Agenda para enfrentar crise fiscal é dura e impopular
O tamanho da encrenca nas contas públicas brasileiras assusta, não havendo perspectiva de reversão rápida do cenário de alta forte da dívida bruta e de déficits elevadíssimos. Mudar esse quadro exigirá medidas impopulares, num momento em que a economia se encontra numa recessão profunda, com forte aumento do desemprego.
O remédio passa por reformas estruturais para enfrentar o crescimento contínuo dos gastos públicos e, tudo indica, algum aumento de impostos. O setor público terá então de gerar superávits primários (que não incluem despesas com juros) significativos por muitos anos, para estabilizar e depois reduzir o nível de endividamento como proporção do PIB. Como se vê, a travessia de volta à normalidade nas finanças públicas deverá ser complicada, ainda que um novo governo possa encurtá-la, caso consiga apoio no Congresso para aprovar medidas duras.
Superar a crise política é obviamente imprescindível para que os problemas comecem a ser atacados, mas não se vislumbra uma mudança súbita nos resultados fiscais, que são muito ruins. Depois de fechar 2015 em 66,2% do PIB, a dívida bruta poderá superar 73% do PIB neste ano, com um déficit nominal (que inclui gastos com juros) na casa de 9% do PIB - no ano passado, ficou em 10,3% do PIB.

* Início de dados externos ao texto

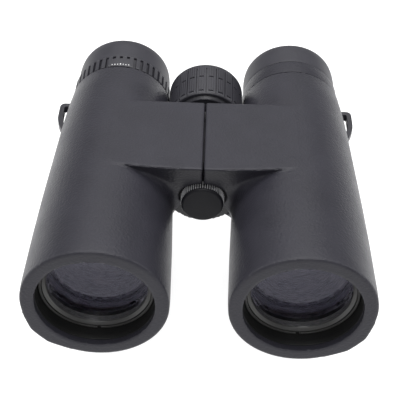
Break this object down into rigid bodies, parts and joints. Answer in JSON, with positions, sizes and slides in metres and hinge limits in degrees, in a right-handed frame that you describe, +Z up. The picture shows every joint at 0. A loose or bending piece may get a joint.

À parte as soluções mirabolantes oferecidas pelos suspeitos de sempre, como uma forte e imediata redução dos juros, a melhora estrutural das contas públicas requer reformas para deter o crescimento dos gastos obrigatórios. O problema é que essas despesas, como as da Previdência, avançam a uma velocidade muito superior à do PIB. Além disso, alguma elevação de impostos parece inevitável, ainda que a carga tributária já seja muito elevada, de acordo com especialistas em contas públicas.

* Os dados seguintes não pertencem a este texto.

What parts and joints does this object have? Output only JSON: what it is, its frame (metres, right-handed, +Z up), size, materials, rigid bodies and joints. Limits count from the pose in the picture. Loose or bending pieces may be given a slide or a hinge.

Do ponto de vista político, é uma agenda indigesta. Grande parte da sociedade se opõe a novos aumentos de tributos. Em janeiro, pesquisa do Ibope mostrou que 75% dos entrevistados eram contrários à volta da Contribuição Provisória sobre Movimentação Financeira (CPMF).
Do lado dos gastos, será necessário mexer em regras que afetem o crescimento de despesas, como as relacionadas a aposentadorias. De 1999 a 2015, os dispêndios da União com os benefícios previdenciários do INSS subiram de 5,36% do PIB para 7,35% do PIB, respondendo por 46% do crescimento das despesas não financeiras no período, segundo cálculos de Mansueto Almeida, especialista em contas públicas.

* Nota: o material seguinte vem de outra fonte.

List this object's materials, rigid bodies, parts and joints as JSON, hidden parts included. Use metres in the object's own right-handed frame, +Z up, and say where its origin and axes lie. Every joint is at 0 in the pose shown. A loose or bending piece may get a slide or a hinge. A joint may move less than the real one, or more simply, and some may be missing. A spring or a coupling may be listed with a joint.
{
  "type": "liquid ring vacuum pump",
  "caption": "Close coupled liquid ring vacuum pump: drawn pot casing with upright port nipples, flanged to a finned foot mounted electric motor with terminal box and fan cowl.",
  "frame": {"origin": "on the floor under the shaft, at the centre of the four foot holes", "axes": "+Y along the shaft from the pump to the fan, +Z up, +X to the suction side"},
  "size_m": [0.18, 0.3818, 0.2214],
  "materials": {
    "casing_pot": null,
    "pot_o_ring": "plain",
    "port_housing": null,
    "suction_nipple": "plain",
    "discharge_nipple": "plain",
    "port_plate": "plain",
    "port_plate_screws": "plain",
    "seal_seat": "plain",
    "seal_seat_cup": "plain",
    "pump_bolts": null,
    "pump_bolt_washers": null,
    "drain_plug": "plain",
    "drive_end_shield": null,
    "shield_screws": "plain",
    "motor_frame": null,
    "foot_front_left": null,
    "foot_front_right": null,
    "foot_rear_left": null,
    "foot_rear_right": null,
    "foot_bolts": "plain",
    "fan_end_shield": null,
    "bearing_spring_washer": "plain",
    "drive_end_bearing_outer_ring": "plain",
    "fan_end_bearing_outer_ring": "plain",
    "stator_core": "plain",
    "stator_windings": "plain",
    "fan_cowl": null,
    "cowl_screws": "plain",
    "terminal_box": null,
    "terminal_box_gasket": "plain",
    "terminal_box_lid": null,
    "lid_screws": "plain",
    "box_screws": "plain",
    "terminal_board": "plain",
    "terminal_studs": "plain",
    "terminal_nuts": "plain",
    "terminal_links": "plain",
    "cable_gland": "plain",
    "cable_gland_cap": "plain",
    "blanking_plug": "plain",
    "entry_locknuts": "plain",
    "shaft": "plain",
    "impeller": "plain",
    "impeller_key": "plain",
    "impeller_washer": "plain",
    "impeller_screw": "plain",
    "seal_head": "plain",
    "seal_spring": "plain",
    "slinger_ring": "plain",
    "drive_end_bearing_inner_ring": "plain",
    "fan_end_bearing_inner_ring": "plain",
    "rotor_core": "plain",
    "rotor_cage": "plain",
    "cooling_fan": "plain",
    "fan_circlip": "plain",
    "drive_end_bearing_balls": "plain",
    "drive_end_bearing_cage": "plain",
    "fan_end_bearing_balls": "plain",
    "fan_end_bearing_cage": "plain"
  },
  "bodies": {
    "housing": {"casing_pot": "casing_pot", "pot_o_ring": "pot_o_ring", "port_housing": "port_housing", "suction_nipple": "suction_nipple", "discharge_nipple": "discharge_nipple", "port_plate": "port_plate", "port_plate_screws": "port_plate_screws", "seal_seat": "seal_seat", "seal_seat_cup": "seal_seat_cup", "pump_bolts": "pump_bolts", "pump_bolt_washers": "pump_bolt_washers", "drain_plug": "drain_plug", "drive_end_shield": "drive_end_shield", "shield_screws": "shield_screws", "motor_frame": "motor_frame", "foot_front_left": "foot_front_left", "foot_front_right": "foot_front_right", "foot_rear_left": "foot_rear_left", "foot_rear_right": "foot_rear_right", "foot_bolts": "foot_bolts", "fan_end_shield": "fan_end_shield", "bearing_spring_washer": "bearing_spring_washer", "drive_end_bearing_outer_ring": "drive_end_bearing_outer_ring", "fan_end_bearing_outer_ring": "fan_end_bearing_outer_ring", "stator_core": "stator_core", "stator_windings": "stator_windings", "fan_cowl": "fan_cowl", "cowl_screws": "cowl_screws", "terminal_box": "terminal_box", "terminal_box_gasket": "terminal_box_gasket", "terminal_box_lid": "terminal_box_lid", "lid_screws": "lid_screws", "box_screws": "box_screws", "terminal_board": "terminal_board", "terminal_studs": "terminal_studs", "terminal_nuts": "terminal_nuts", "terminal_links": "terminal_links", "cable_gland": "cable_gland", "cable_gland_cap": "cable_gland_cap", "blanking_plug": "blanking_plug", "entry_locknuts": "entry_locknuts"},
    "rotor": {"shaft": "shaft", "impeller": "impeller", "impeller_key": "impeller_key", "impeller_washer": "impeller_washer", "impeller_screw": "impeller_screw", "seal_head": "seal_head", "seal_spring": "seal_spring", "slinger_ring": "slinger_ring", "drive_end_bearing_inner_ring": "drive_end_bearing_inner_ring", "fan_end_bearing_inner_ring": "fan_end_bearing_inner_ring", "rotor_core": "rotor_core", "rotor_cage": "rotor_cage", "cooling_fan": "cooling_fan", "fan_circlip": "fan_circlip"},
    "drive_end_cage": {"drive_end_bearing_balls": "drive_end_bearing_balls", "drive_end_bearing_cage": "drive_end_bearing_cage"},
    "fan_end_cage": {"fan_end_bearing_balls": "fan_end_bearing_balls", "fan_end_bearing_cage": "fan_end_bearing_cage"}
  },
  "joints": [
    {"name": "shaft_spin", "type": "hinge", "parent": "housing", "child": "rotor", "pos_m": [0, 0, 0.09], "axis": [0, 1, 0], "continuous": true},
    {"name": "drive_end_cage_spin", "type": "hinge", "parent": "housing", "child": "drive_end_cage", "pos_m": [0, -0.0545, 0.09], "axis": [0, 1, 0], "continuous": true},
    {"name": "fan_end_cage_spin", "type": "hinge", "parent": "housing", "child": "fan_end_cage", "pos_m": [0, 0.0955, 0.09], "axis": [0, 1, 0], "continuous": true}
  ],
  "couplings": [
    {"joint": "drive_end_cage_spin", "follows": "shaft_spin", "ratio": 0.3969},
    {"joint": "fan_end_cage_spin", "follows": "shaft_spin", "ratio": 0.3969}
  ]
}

Os principais analistas da área consideram crucial elevar a idade mínima para a aposentadoria, uma proposta delicada, que exige um governo com capital político para bancá-la. Com a piora da crise política, o ministro da Fazenda, Nelson Barbosa, não vai apresentar no mês que vem o projeto de reforma da Previdência, que deveria incluir esse ponto. Embora essa reforma tenda a gerar economia em prazos mais longos, a sua aprovação seria um sinal importante de que o Brasil enfim começou a enfrentar um importante desequilíbrio estrutural das contas públicas.
A análise da despesa de custeio em 2015 também dá uma boa medida dos desafios para enfrentar o problema fiscal do país. No ano passado, esses gastos somaram R$ 809 bilhões, excluindo os R$ 55,6 bilhões referentes à quitação das chamadas "pedaladas" (os atrasos nos pagamentos do Tesouro aos bancos públicos), segundo Mansueto.
O ponto é que, desse valor, R$ 686 bilhões foram gastos com funções tipicamente sociais (como Bolsa Família, aposentadorias do INSS, seguro-desemprego e abono salarial, saúde e educação). Além disso, há outros R$ 78 bilhões de dispêndios com subsídios, sentenças judiciais, indenizações e compensação do Tesouro ao Regime Geral de Previdência Social. Com isso, sobram apenas R$ 45 bilhões, ou 6% dos R$ 809 bilhões, que não são despesas sociais ou gastos que seguem regras próprias, como escreve Mansueto em seu blog. "Em resumo, não há como fazer ajuste fiscal preservando tudo aquilo que se chama de gasto social", diz o economista.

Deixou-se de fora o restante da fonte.